Greece remained almost fully balanced, with consumption of 7,122 MW, generation of 7,093 MW and only 29 MW of net imports. Although gas continued to play an important role in the Greek generation mix, strong renewable availability prevented a larger price divergence. HENEX settled almost exactly alongside Romania and Bulgaria, confirming Greece’s integration into the wider SEE price structure.

Forward markets indicated a more cautious outlook than the spot market. CEGH gas futures increased to €50.03/MWh, while Greek gas rose to €45.01/MWh. Coal prices also strengthened, while EU carbon allowances declined slightly to €79.04/t, not enough to offset fuel-driven support. Hungarian power forwards remained elevated, with Week 29 contracts at €133.50/MWh, Week 30 at €130/MWh, and the 2026 average at €131.50/MWh, suggesting traders continue to price a firm medium-term market environment.

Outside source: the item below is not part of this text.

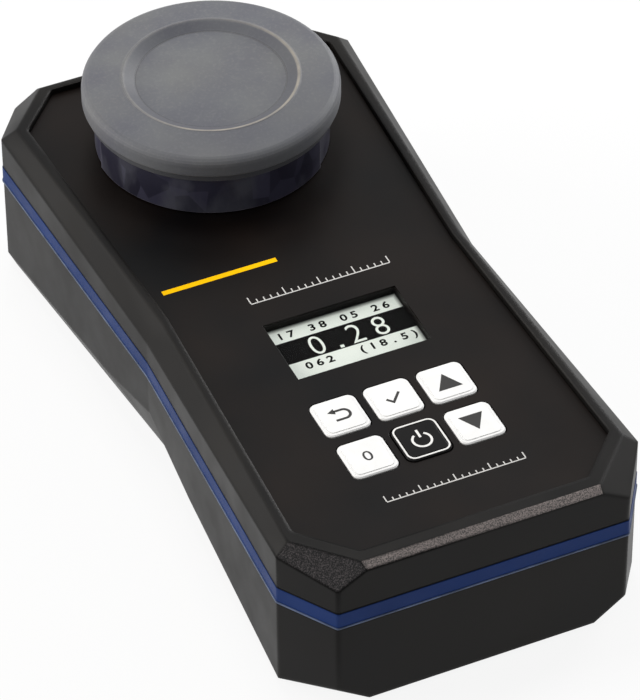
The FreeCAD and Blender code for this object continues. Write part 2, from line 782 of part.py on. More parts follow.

The overall market assessment is that Southeast Europe has moved from a period of extreme heat-driven tightness into a more spread-driven and fuel-sensitive market structure. Lower demand reduced immediate pressure, but weaker solar generation, softer wind output and stronger thermal requirements kept prices supported. The key factor for upcoming sessions will be whether German prices remain elevated. A return of cheaper Core European imports could push HUPX and the eastern SEE markets lower, while continued German strength and Italy’s persistent premium could keep regional prices anchored near €120/MWh despite softer demand.